:: GIVEN DATA ::

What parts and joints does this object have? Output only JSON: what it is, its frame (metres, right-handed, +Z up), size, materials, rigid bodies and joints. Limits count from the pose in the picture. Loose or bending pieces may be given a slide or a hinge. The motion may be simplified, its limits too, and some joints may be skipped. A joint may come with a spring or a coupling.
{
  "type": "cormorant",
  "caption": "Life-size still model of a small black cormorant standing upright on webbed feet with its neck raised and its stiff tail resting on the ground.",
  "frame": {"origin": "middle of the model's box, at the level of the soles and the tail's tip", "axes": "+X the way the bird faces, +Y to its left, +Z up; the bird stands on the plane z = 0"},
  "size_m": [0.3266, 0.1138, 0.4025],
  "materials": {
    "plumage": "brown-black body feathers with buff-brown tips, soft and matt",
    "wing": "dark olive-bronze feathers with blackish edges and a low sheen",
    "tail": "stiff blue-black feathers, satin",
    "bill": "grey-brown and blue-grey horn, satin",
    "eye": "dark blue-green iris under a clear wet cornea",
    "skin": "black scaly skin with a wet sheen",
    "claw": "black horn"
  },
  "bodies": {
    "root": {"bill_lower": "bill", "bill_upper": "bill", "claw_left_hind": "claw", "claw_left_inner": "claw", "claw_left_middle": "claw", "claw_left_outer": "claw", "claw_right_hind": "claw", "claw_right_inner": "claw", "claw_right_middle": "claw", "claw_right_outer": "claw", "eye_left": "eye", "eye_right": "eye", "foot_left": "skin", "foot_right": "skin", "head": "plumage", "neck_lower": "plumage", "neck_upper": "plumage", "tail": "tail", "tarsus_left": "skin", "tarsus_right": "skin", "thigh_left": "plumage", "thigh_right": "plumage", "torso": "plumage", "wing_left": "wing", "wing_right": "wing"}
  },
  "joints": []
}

:::
:: GIVEN DATA ::

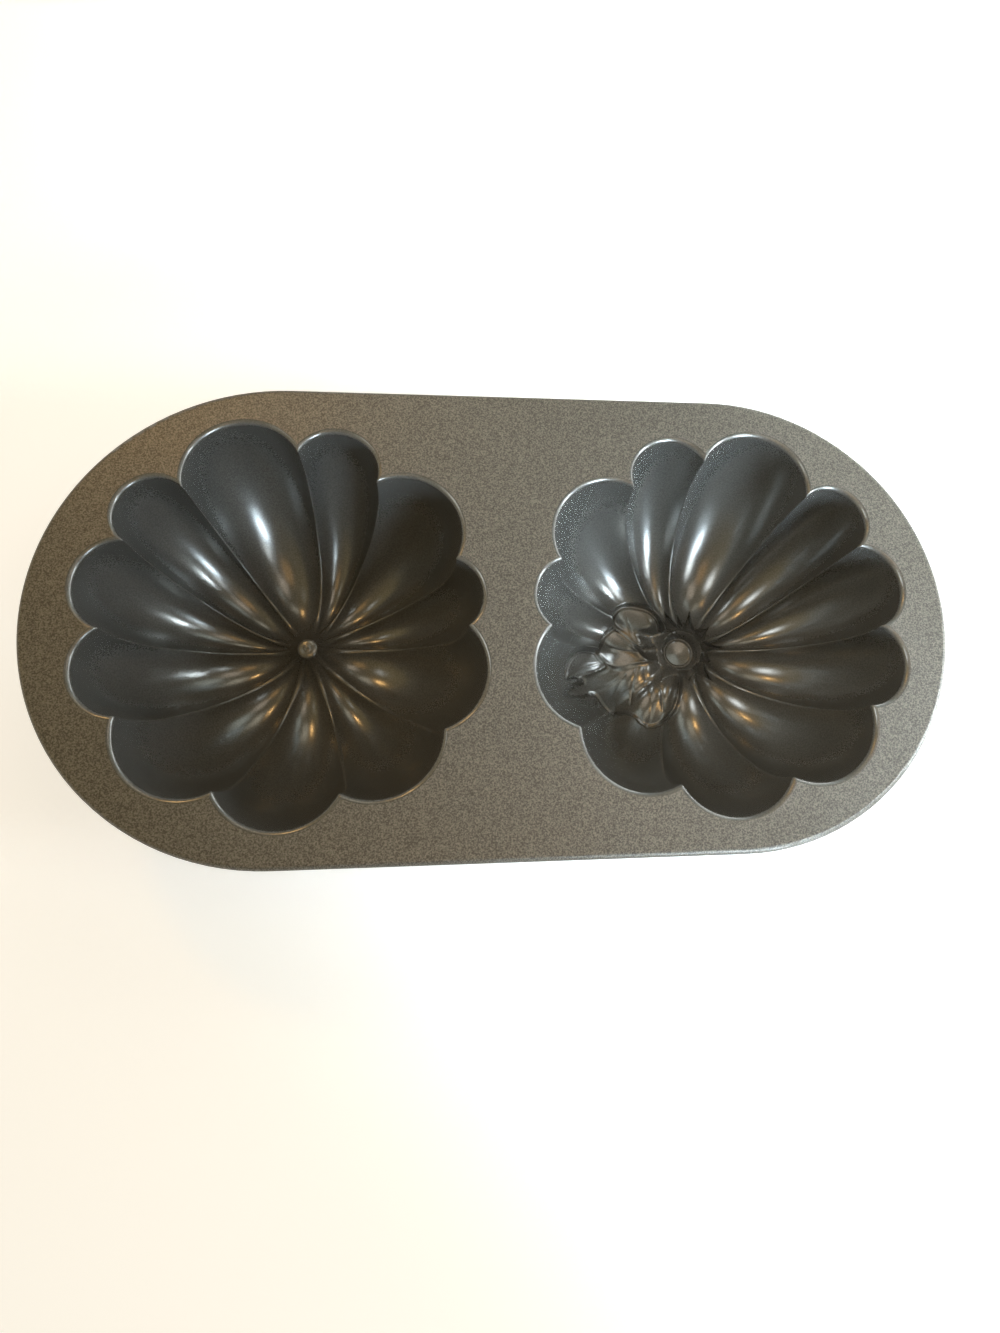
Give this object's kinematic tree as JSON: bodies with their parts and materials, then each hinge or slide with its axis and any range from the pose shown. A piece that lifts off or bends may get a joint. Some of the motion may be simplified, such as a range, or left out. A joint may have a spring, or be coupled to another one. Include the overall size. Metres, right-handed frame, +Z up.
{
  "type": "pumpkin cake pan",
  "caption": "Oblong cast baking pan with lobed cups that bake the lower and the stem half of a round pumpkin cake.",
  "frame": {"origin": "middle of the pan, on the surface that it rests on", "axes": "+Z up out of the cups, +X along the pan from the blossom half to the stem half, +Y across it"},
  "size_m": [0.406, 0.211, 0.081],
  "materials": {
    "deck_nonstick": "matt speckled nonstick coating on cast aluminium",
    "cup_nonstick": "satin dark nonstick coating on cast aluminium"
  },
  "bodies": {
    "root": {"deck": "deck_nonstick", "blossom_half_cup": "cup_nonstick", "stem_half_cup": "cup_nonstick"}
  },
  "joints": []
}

:::

(THE EXERCISE)
Copy each line of the records above that carries the word "from".

(RESPONSE TO THE EXERCISE)
What parts and joints does this object have? Output only JSON: what it is, its frame (metres, right-handed, +Z up), size, materials, rigid bodies and joints. Limits count from the pose in the picture. Loose or bending pieces may be given a slide or a hinge. The motion may be simplified, its limits too, and some joints may be skipped. A joint may come with a spring or a coupling.
Give this object's kinematic tree as JSON: bodies with their parts and materials, then each hinge or slide with its axis and any range from the pose shown. A piece that lifts off or bends may get a joint. Some of the motion may be simplified, such as a range, or left out. A joint may have a spring, or be coupled to another one. Include the overall size. Metres, right-handed frame, +Z up.
  "frame": {"origin": "middle of the pan, on the surface that it rests on", "axes": "+Z up out of the cups, +X along the pan from the blossom half to the stem half, +Y across it"},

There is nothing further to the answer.